Objective >>
Take every line from the listing below that includes "lifts" and copy it.

Data extract >>
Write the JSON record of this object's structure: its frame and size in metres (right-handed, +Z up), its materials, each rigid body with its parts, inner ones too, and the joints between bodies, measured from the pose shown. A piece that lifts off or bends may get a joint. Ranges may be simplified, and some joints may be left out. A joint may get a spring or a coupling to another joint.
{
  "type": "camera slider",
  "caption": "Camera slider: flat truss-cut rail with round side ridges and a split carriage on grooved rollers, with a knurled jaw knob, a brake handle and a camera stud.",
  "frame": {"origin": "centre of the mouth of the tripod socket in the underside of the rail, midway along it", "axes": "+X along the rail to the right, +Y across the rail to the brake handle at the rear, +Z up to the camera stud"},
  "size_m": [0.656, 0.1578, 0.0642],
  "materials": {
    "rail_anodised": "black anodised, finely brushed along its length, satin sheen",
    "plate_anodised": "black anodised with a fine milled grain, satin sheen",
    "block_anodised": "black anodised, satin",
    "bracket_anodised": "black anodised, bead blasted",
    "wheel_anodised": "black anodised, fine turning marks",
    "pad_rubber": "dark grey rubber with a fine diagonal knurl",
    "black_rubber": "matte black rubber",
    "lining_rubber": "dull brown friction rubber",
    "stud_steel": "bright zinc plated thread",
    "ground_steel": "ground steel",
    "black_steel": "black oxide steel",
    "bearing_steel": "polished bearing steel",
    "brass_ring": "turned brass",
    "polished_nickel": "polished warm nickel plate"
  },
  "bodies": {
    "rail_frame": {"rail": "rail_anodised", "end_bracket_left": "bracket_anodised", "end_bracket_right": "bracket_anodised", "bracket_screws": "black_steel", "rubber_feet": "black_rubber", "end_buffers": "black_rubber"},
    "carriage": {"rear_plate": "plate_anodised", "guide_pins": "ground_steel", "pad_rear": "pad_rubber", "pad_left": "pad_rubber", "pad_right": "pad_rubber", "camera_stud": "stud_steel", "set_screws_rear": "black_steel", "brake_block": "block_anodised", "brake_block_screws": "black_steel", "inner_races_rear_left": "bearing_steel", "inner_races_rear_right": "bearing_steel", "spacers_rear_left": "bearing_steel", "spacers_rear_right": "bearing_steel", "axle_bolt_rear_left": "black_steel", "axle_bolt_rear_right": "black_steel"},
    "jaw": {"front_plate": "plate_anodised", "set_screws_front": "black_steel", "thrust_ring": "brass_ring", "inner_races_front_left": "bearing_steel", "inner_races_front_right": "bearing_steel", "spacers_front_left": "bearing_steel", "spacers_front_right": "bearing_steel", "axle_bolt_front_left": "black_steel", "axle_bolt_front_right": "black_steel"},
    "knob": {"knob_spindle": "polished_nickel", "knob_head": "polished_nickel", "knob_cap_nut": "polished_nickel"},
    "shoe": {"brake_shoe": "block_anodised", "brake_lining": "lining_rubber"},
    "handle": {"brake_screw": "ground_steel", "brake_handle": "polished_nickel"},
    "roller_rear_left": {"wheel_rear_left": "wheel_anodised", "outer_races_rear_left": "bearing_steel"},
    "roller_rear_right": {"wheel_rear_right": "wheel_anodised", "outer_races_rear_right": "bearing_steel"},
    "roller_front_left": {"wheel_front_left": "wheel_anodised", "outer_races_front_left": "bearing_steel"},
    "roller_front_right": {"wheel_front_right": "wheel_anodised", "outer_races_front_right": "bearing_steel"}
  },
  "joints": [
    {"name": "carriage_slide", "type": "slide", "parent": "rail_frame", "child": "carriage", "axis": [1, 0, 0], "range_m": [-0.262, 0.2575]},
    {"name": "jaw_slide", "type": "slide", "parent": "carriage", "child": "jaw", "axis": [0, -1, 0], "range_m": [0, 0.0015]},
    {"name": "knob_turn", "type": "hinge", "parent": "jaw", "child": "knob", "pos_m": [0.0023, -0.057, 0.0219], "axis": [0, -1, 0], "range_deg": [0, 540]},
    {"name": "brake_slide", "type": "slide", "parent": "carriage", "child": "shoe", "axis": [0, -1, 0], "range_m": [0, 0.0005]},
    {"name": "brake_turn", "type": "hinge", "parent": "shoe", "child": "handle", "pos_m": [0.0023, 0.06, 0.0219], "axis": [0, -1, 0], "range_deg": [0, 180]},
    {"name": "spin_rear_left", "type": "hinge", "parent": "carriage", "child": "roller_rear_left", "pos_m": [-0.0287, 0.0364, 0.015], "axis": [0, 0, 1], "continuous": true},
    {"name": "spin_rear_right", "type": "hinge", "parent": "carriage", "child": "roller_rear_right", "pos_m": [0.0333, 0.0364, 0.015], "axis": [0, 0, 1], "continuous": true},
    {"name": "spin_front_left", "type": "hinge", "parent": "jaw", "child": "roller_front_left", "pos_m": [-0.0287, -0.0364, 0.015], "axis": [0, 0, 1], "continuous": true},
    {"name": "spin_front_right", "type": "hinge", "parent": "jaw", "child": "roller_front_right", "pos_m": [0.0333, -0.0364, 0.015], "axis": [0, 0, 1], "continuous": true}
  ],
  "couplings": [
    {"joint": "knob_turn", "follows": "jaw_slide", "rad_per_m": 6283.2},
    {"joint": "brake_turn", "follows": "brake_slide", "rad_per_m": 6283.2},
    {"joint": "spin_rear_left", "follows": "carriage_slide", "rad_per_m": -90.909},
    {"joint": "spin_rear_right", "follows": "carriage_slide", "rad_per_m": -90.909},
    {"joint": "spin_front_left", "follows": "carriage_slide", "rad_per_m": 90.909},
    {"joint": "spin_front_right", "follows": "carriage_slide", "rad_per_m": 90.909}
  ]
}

--

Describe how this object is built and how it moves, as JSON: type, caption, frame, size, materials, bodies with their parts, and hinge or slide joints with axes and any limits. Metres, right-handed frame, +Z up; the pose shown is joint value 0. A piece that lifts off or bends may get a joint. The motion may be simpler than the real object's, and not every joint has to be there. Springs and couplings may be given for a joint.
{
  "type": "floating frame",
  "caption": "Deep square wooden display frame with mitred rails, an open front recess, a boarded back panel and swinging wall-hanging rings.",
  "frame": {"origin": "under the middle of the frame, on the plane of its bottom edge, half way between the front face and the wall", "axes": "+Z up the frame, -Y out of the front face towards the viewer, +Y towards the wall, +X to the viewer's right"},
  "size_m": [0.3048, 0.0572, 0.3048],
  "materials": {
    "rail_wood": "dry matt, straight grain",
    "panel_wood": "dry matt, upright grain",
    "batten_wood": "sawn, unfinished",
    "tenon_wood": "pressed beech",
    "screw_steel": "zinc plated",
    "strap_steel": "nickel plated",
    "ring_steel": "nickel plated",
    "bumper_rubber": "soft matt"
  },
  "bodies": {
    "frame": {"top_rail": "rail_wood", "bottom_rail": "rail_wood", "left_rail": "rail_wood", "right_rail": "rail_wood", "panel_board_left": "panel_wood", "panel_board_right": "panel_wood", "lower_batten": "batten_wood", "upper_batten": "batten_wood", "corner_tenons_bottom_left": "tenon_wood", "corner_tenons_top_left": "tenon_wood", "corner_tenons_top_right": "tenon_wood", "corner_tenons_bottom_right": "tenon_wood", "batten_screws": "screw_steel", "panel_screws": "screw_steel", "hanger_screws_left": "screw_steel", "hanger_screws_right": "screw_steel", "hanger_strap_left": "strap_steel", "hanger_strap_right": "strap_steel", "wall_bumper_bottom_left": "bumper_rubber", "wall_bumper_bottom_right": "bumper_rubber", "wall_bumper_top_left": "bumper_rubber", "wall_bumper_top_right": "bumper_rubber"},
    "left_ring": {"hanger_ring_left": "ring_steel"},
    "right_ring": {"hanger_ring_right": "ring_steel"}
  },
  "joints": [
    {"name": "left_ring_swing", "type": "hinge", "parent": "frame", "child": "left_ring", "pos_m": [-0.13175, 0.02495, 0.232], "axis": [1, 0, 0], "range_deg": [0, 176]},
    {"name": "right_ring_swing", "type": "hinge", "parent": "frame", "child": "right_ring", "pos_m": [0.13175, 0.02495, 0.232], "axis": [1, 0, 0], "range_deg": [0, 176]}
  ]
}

Written answer >>
Write the JSON record of this object's structure: its frame and size in metres (right-handed, +Z up), its materials, each rigid body with its parts, inner ones too, and the joints between bodies, measured from the pose shown. A piece that lifts off or bends may get a joint. Ranges may be simplified, and some joints may be left out. A joint may get a spring or a coupling to another joint.
Describe how this object is built and how it moves, as JSON: type, caption, frame, size, materials, bodies with their parts, and hinge or slide joints with axes and any limits. Metres, right-handed frame, +Z up; the pose shown is joint value 0. A piece that lifts off or bends may get a joint. The motion may be simpler than the real object's, and not every joint has to be there. Springs and couplings may be given for a joint.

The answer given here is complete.